Solomon interviewed Jay Gingrich, the Sackler Institute professor of clinical developmental psychobiology at Columbia, who led a study exposing mice to selective serotonin reuptake inhibitors (SSRIs) during the equivalent of a woman’s third trimester of pregnancy and early infancy. The mice showed reduced working memory and had problems with spatial tasks; however, these abnormalities showed up not in infancy, but in adolescence.
However, white-knuckling it is not without risks. Solomon writes:
Untreated depression or anxiety during pregnancy have been linked in multiple studies to miscarriage, pre-eclampsia, preterm birth, neonatal complications and smaller newborns. Antenatal depression is often accompanied by anxiety and obsessive-compulsive symptoms, and sometimes by psychosis. Cortisol, the stress hormone that is pumped up in women with anxiety and depression, crosses the placental barrier and can reach the fetus. Anxiety in pregnant women is associated with impaired blood flow in the uterine artery, which feeds the placenta. . . . Some scientists have reported that depression during pregnancy can alter a newborn’s amygdala, the brain region that regulates emotion, memory and decision-making, while high levels of stress during pregnancy are associated with cognitive impairment and slowed language development. Newborns of depressed mothers have been shown in one important study to have “lower motor tone and endurance” and to be “less active, less robust, more irritable and less easily soothed.”
The science is unclear and ambiguous, Solomon explains, because we can’t experiment on pregnant women. In addition to all the appropriate considerations he raises, there is also the hard truth that sometimes treatment doesn’t work, that only two-thirds of people respond to antidepressants. That’s why I think the more important question—and clearly the messier one—is whether or not it is good and right for a woman to become a mother if she has a history of severe depression.
If I could go back to my twenties, I would experiment with everything that I am doing today—eliminating sugar, gluten, dairy, caffeine, and alcohol from my diet; taking a probiotic, omega 3 fatty acids and other supplements; doing yoga and practicing mindfulness; cleaning up gut issues—and I would see if by employing all of these non-drug therapies, I could wean off of my pharmaceuticals before I got pregnant. I might also switch industries—become a software engineer or something–so that I could afford to hire help once the kid was born. In hindsight, I would do everything I could to reduce stress before, during, and after pregnancy.
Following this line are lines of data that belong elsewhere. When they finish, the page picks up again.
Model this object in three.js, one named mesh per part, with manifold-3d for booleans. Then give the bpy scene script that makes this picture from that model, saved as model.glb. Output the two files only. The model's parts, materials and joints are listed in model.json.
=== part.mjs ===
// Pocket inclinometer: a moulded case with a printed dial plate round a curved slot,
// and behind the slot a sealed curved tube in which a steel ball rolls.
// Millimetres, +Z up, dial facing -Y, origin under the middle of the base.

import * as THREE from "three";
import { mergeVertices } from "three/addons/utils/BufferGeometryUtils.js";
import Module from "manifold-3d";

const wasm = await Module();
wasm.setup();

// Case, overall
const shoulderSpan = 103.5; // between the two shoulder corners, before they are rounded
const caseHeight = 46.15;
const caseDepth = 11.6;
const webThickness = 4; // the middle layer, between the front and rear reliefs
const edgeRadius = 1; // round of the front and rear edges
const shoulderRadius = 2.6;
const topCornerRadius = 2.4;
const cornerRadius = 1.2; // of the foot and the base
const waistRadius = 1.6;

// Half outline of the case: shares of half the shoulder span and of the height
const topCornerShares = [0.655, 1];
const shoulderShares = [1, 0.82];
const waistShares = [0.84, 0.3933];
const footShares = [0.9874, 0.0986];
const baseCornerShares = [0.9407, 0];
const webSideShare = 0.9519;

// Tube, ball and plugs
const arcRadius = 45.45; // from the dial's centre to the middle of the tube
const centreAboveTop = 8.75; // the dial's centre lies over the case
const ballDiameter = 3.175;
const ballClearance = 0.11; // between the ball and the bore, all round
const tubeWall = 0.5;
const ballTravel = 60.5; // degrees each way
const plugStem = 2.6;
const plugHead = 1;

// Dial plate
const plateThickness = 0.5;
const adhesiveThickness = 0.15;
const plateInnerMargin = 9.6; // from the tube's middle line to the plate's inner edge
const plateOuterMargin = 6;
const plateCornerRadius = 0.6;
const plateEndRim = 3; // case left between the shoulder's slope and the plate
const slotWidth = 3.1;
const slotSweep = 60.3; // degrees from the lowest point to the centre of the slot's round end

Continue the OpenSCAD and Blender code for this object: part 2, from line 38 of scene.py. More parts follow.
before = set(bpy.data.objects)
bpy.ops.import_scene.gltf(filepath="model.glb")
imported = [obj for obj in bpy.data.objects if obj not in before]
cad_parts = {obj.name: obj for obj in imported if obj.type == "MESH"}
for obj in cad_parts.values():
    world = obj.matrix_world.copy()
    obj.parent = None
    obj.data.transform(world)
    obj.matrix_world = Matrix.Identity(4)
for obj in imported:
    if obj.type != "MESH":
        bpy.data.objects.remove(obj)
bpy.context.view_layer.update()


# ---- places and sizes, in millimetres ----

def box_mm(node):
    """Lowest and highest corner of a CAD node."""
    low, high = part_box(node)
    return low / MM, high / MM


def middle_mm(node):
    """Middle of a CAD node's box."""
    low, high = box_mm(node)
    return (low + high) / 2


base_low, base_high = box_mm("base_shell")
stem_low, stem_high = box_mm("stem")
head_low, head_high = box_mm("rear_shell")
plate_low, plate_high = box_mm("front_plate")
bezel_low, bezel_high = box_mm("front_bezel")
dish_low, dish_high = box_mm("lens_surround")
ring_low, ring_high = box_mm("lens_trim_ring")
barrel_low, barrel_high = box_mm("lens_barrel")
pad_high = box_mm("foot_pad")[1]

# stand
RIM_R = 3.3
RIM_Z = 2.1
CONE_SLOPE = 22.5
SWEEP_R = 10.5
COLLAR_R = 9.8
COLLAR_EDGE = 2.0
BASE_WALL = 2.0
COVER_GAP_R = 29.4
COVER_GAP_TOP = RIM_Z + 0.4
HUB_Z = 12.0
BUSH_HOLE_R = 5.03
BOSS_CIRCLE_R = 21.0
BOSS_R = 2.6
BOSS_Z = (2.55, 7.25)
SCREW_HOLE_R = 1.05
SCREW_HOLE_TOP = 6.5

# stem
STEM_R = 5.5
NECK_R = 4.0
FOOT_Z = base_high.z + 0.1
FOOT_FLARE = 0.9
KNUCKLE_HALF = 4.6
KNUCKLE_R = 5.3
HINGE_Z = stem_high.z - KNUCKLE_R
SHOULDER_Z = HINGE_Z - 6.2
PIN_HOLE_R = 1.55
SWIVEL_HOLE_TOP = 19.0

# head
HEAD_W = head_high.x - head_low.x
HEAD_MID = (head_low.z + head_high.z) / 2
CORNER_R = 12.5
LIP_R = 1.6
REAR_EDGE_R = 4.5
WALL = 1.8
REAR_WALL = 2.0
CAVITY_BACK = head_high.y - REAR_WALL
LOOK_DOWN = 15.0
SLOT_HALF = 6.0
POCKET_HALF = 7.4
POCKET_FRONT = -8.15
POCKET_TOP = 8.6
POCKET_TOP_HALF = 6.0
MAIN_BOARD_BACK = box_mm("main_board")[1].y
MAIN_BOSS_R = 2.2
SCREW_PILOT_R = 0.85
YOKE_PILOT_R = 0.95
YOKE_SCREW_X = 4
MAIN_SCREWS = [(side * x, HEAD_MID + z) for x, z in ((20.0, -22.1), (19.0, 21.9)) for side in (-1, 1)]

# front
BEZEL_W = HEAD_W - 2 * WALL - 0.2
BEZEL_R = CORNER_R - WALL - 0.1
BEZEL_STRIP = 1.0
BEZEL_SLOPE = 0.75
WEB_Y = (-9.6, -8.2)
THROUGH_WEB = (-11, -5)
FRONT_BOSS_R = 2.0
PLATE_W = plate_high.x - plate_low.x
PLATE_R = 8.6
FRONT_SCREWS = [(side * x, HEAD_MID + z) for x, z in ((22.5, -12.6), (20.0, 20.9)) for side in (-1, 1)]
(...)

I may have ended up still depressed and needing medication. If so, I would have benefitted from some serious introspection and guidance from a fellow depressed mother on whether or not parenting is an appropriate path for me.
I cried when I read Solomon’s concluding paragraph.
I never before realized how guilty I feel for not loving my kids enough—for not being capable of experiencing the joy of motherhood during my depressive episodes, which have covered most of their childhoods.
His words gave me permission to accept what is:
For some expectant mothers and new parents, love seems to be automatic; it wafts them instantly up to a new level of consciousness. Others have to climb a very steep staircase to reach the same heights. The fact that the exercise can be agonizing and that some women cannot quite make it does not dull the intent behind it. Depression calls on resources some women have and some women don’t, including a capacity to hatch intimacy out of despair. Wanting to love your child is not the same thing as loving your child, but there is a lot of love even in the wanting.